Œuvres politiques de Machiavel (Louandre)/Avertissement

Traduction par Jean Vincent Périès.
Œuvres politiques de Machiavel, Texte établi par Ch. LouandreCharpentier (p. --vi).
AVERTISSEMENT
SUR CETTE ÉDITION


La politique de l’Italie est résumée tout entière par deux hommes, Dante et Machiavel : l’un qui représente le pacte de Charlemagne et tout le moyen âge ; l’autre qui représente la renaissance et les aspirations de l’Italie moderne. Dante fait partie depuis longtemps de cette bibliothèque. En donnant aujourd’hui les œuvres politiques de Machiavel, nous complétons en quelque sorte l’histoire de la tradition italienne ; mais ce n’est pas seulement par l’influence posthume qu’il a exercée sur le mouvement de la péninsule que le publiciste de Florence a droit à l’intérêt des lecteurs français ; c’est aussi parce que, dans le livre du Prince et les Discours sur les Décades de Tite-Live, il a laissé une de ces œuvres qui, marquées jusque dans leurs erreurs au coin du génie, font date dans l’histoire de l’esprit humain.

L’ardeur extrême avec laquelle ces deux ouvrages ont été attaqués ou défendus témoigne de toute leur importance. On peut dire qu’ils n’ont pas vieilli ; car, dans les jours agités comme dans les jours de calme, dans les monarchies comme dans les républiques, on y trouve toujours des vues profondes qui s’appliquent exactement à la situation présente ; et à côté de cette curiosité qui s’attache aux productions justement célèbres, on y rencontre cet enseignement pratique qui ressort de l’observation des faits.

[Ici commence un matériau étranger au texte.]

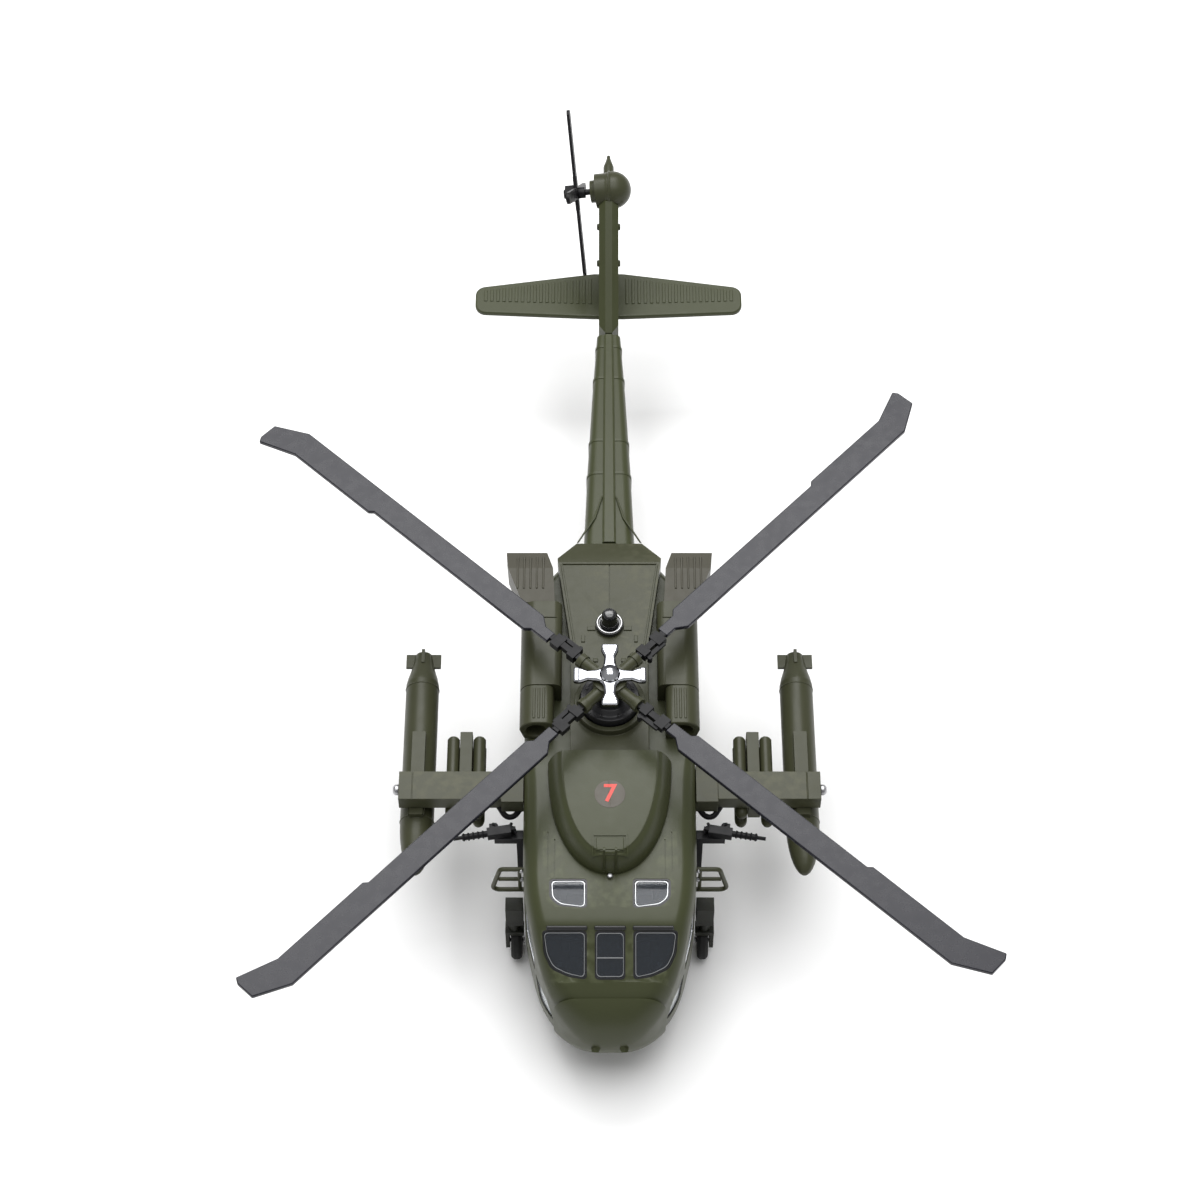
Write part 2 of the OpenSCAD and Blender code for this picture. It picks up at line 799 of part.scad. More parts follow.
module step_frame_left() step_frame(1);
module step_frame_right() step_frame(-1);

module gear_leg(side) {
    inner = wheel_x - wheel_w / 2 - end_play;
    outer = wheel_x + wheel_w / 2 + end_play;
    color("#3c412b")
    at_mast()
    on_side(side)
    translate([0, wheel_y, 0])
    difference() {
        union() {
            translate([cabin_hw + 0.1, -1.8, 15]) cube([4.2, 3.6, 7.6]);
            translate([wheel_x + 0.4, 0, 2 * wheel_r + 1]) cylinder(h = 9, r = 1.3);
            translate([cabin_hw + 0.1, -1.6, 2 * wheel_r + end_play]) cube([outer + 1 - cabin_hw - 0.1, 3.2, 1.6]);
            translate([outer, -1.4, wheel_r - 1.4]) cube([1, 2.8, wheel_r + 2.8]);
        }
        translate([inner - 2, 0, wheel_r]) rotate([0, 90, 0]) cylinder(h = 20, r = axle_r + push_fit);
    }
}

module gear_leg_left() gear_leg(1);
module gear_leg_right() gear_leg(-1);

module wheel(r, w, rim_r) {
    rotate([0, 90, 0])
    rotate_extrude($fn = 48)
    polygon([
        [axle_r + run_fit, -w / 2], [rim_r - 0.4, -w / 2 + 0.1], [rim_r, -w / 2 + 0.5],
        [rim_r + 0.4, -w / 2], [r - 0.6, -w / 2], [r, -w / 2 + 0.7], [r, w / 2 - 0.7],
        [r - 0.6, w / 2], [rim_r + 0.4, w / 2], [rim_r, w / 2 - 0.5], [rim_r - 0.4, w / 2 - 0.1],
        [axle_r + run_fit, w / 2]]);
}

module wheel_left() {
    color("#1b1b1b") at_mast() translate([wheel_x, wheel_y, wheel_r]) wheel(wheel_r, wheel_w, 2.5);
}

module wheel_right() {
    color("#1b1b1b") at_mast() translate([-wheel_x, wheel_y, wheel_r]) wheel(wheel_r, wheel_w, 2.5);
}

module tail_wheel() {
    color("#1b1b1b")
    at_mast()
    translate([0, tail_leg_y + 2, tail_wheel_r]) wheel(tail_wheel_r, 2.2, 1.5);
}

module tail_wheel_fork() {
    gap = 1.1 + end_play;
    color("#3c412b")
    at_mast()
    difference() {
        union() {
            translate([0, tail_leg_y, 2 * tail_wheel_r + 1.2])
            cylinder(h = belly_z + 16.2 - 2 * tail_wheel_r - 1.2, r = 1.3);
            translate([-gap - 0.9, tail_leg_y - 1.3, 2 * tail_wheel_r + 0.4]) cube([2 * gap + 1.8, 3.6, 1.4]);
            for (s = [-1, 1])
                translate([s * (gap + 0.45) - 0.45, tail_leg_y + 0.9, tail_wheel_r - 1.1])
                cube([0.9, 2.2, tail_wheel_r + 2.6]);
        }
        translate([-10, tail_leg_y + 2, tail_wheel_r]) rotate([0, 90, 0]) cylinder(h = 20, r = axle_r + push_fit);
    }
}

module wheel_axles() {
    reach = wheel_w + end_play + 1;
    color("#9a9a9e")
    at_mast() {
        for (side = [-1, 1])
            on_side(side)
            translate([wheel_x - wheel_w / 2 - 0.25, wheel_y, wheel_r])
            rotate([0, 90, 0]) {
                cylinder(h = reach, r = axle_r, $fn = 32);
                translate([0, 0, -0.35]) cylinder(h = 0.35, r = axle_r + 0.3, $fn = 32);
            }
        translate([-1.1 - end_play - 0.9, tail_leg_y + 2, tail_wheel_r])
        rotate([0, 90, 0]) cylinder(h = 4.6, r = axle_r, $fn = 32);
    }
}

module gun_mount(side) {
    color("#15161a")
    at_mast()
    on_side(side)
    translate([0, -gun_y, 0]) {
        translate([cabin_hw + 0.1, -1.2, gun_z - 2.2]) cube([gun_x - cabin_hw + 1.2, 2.4, 2.2]);
        translate([cabin_hw + 0.1, -1, gun_z - 15]) cube([1.6, 2, 15]);
        translate([gun_x, 0, gun_z - 0.1]) cylinder(h = 1.9, r = gun_pin_r, $fn = 32);
    }
}

module gun_mount_left() gun_mount(1);
module gun_mount_right() gun_mount(-1);

module gun(side) {
    color("#101114")
    at_mast()
    on_side(side)
    translate([gun_x, -gun_y, gun_z + 0.05])
    rotate([0, 0, -10])
    difference() {
        union() {
            translate([-2.6, -1.1, 0]) cube([5.6, 2.2, 2.2]);
            translate([-3.8, -0.4, 0.9]) cube([1.4, 0.8, 1.2]);
            translate([3, 0, 1.2]) rotate([0, 90, 0]) cylinder(h = barrel_len - 5, r = 0.75, $fn = 32);
            translate([barrel_len - 2.1, 0, 1.2]) rotate([0, 90, 0]) cylinder(h = 2.1, r = 0.45, $fn = 32);
            translate([0.4, 1, 0.3]) cube([1.8, 1.3, 1.5]);
        }
        translate([0, 0, -1]) cylinder(h = 2.8, r = gun_pin_r + run_fit, $fn = 32);
    }
}

module gun_left() gun(1);
module gun_right() gun(-1);

module rotor_mast() {
    color("#b0b0b4")
    at_mast() {
        translate([0, 0, mast_foot_z + 0.6]) cylinder(h = rotor_z - mast_foot_z + 1.3, r = mast_r);
        translate([0, 0, mast_foot_z]) cylinder(h = 0.7, r = bush_r - 0.1);
        translate([0, 0, mast_foot_z + 0.6]) cylinder(h = 1.4 - end_play, r1 = bush_r - 0.1, r2 = mast_r + 0.2);
    }
}

module rotor_hub() {
    color("#565b3c")
    at_mast()
    translate([0, 0, rotor_z])
    difference() {
        union() {
            translate([0, 0, -hub_half_h]) cylinder(h = 2 * hub_half_h - 0.02, r = 4);
            translate([0, 0, -hub_half_h - 1.2]) cylinder(h = 1.4, r = 2.9);
            for (i = [0 : 3])
                rotate([0, 0, 45 + rotor_turn + 90 * i]) {
                    rotate([0, 90, 0]) cylinder(h = hub_arm_r, r = 1.5, $fn = 32);
                    translate([hub_arm_r - 1.5, 0, 0]) rotate([0, 90, 0]) cylinder(h = 1.5, r = 1.8, $fn = 32);
                }
        }
        translate([0, 0, -20]) cylinder(h = 40, r = mast_r + push_fit);
    }
}

module blade_grips() {
    grip_len = blade_root_r - hub_arm_r;
    color("#15161a")
    at_mast()
    translate([0, 0, rotor_z])
    for (i = [0 : 3])
        rotate([0, 0, 45 + rotor_turn + 90 * i])
        translate([hub_arm_r + 0.02, 0, 0]) {
            translate([0, -0.8, -0.8]) cube([grip_len - 0.04, 1.6, 1.6]);
            translate([1, -1.5, -1.1]) cube([2.2, 3, 2.2]);
            translate([grip_len - 3.4, -1.7, -0.9]) cube([2.6, 3.4, 1.8]);
            translate([2, -2.2, -1.4]) cylinder(h = 1.8, r = 0.6, $fn = 24);
            translate([1.6, -2.4, -0.4]) cube([grip_len - 3.4, 1.1, 0.8]);
        }
}

module vibration_cross() {
    color("#e8e8ec")
    at_mast()
    translate([0, 0, cross_z]) {
        for (i = [0 : 3])
            rotate([0, 0, 90 * i]) {
                translate([0, -1.25, 0.02]) cube([cross_arm, 2.5, cross_t]);
                translate([cross_arm - 1.9, -2, 0.02]) cube([1.9, 4, cross_t + 0.2]);
            }
        translate([0, 0, 0.02]) cylinder(h = cross_t + 0.4, r = 2.8);
        translate([0, 0, cross_t - 0.2]) intersection() {
            sphere(r = 2.2, $fn = 40);
            cylinder(h = 3, r = 3);
        }
    }
}

// A blade along +x with its swept tip turned towards +y, or towards -y for flip = -1
module blade(index, flip) {
    c = blade_chord / 2;
    tip = rotor_r - 0.4;
    color("#1c1d28")
    at_mast()
    translate([0, 0, rotor_z - blade_t / 2])
    rotate([0, 0, 45 + rotor_turn + 90 * index])
    linear_extrude(blade_t)
    scale([1, flip])
    polygon([
        [blade_root_r, -1.1], [blade_root_r + 3, -1.1], [blade_root_r + 5.5, -c], [blade_sweep_r, -c],
        [tip, -c + 4.2], [tip, -c + 4.4 + blade_chord * 0.75], [tip - 0.8, c + 4.2],
        [blade_sweep_r - 2, c + 0.9], [blade_sweep_r - 28, c + 0.9], [blade_sweep_r - 29, c],
        [blade_root_r + 6.5, c], [blade_root_r + 5.2, c - 1.2], [blade_root_r, c - 1.2]]);
}

module blade_front_right() blade(3, 1);
module blade_rear_right() blade(0, 1);
module blade_rear_left() blade(1, 1);
module blade_front_left() blade(2, -1);

fuselage_shell();
belly_pan();
nose_cap();
cockpit_glazing();
cabin_glazing();
cabin_floor();
instrument_panel();
pilot_seats();
cabin_bulkhead();
body_screws();
pylon_fairing();
mast_fairing();
mast_bush();
swashplate();
engine_deck();
nacelle_left();
nacelle_right();
intake_left();
intake_right();
exhaust_left();
exhaust_right();
jammer_base();
jammer_dome();
tail_boom();
tail_fin();
stabilator();
tail_gearbox();
tail_beacon();
stub_wing_left();
stub_wing_right();
wing_tip_bolts();
tank_left();
tank_right();
missile_rack_left();
missile_rack_right();
missiles_left();
missiles_right();
step_frame_left();
step_frame_right();
gear_leg_left();
gear_leg_right();
wheel_left();
wheel_right();
tail_wheel_fork();
tail_wheel();
wheel_axles();
gun_mount_left();
gun_mount_right();
gun_left();
gun_right();
rotor_mast();
rotor_hub();
blade_grips();
vibration_cross();
blade_front_right();
blade_rear_right();
blade_rear_left();
blade_front_left();
tail_rotor_hub();
tail_rotor_blades();
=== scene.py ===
import math

import bmesh
import bpy
from mathutils import Matrix, Vector


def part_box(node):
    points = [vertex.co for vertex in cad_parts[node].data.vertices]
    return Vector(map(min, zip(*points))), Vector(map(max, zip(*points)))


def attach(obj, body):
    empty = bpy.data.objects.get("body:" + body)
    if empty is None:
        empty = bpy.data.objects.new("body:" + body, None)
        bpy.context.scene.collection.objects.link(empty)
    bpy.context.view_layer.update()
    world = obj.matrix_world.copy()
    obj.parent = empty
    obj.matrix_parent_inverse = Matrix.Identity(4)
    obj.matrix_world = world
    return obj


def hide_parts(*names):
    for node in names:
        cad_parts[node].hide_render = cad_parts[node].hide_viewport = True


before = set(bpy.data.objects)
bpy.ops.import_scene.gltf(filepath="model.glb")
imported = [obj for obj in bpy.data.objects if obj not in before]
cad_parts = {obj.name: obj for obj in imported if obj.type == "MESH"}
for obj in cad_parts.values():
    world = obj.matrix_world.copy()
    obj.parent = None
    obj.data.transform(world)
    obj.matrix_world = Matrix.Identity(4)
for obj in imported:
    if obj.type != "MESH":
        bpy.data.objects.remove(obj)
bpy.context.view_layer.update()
MM = 0.001

# ---------------------------------------------------------------- fuselage shell, belly pan and nose cap
# The body is three mouldings: a cast zinc upper shell, a plastic pan under its seam and a cap on the nose.
# One form is drawn out ring by ring along the fuselage, then parted where the real mouldings meet.
# Satin olive paint covers all three.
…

Par ces deux livres, le Prince et les Discours sur Tite-Live, on connaît tout entier le publiciste le plus étonnant qu’ait produit non-seulement l’Italie, mais l’Europe elle-même. Nous avons écarté de ces œuvres politiques les opuscules très-accessoires, tels que le Discours sur la réforme du gouvernement de Florence et d’autres du même genre, parce qu’ils se rattachent à des faits secondaires, et qu’ils n’ajoutent rien aux théories développées dans le Prince et dans les Discours sur Tite-Live. Nous avons également écarté les Légations, parce qu’elles ne présentent, quoi qu’on en ait dit, qu’un fort médiocre intérêt ; qu’elles auraient besoin, pour être comprises, d’un commentaire perpétuel, l’un au point de vue de l’histoire d’Italie, l’autre au point de vue de l’histoire de France, et que, même à l’aide de ce commentaire, on ne relirait pas volontiers, ainsi que l’a dit Ginguené, cette collection un peu diffuse.

Nous avons placé en tête de ce volume une Vie de Machiavel, composée, autant que possible, sur les documents eux-mêmes, et à la suite de cette Vie l’histoire des œuvres politiques et une appréciation de ces œuvres, dans laquelle nous nous sommes efforcé de résumer le plus succinctement possible, et toujours avec impartialité, les jugements qui en ont été portés par la critique ; enfin nous avons reproduit, sauf quelques corrections de langage, la traduction de M. Périès, parce qu’elle est toujours parfaitement exacte, et qu’elle a en Italie une autorité toute classique.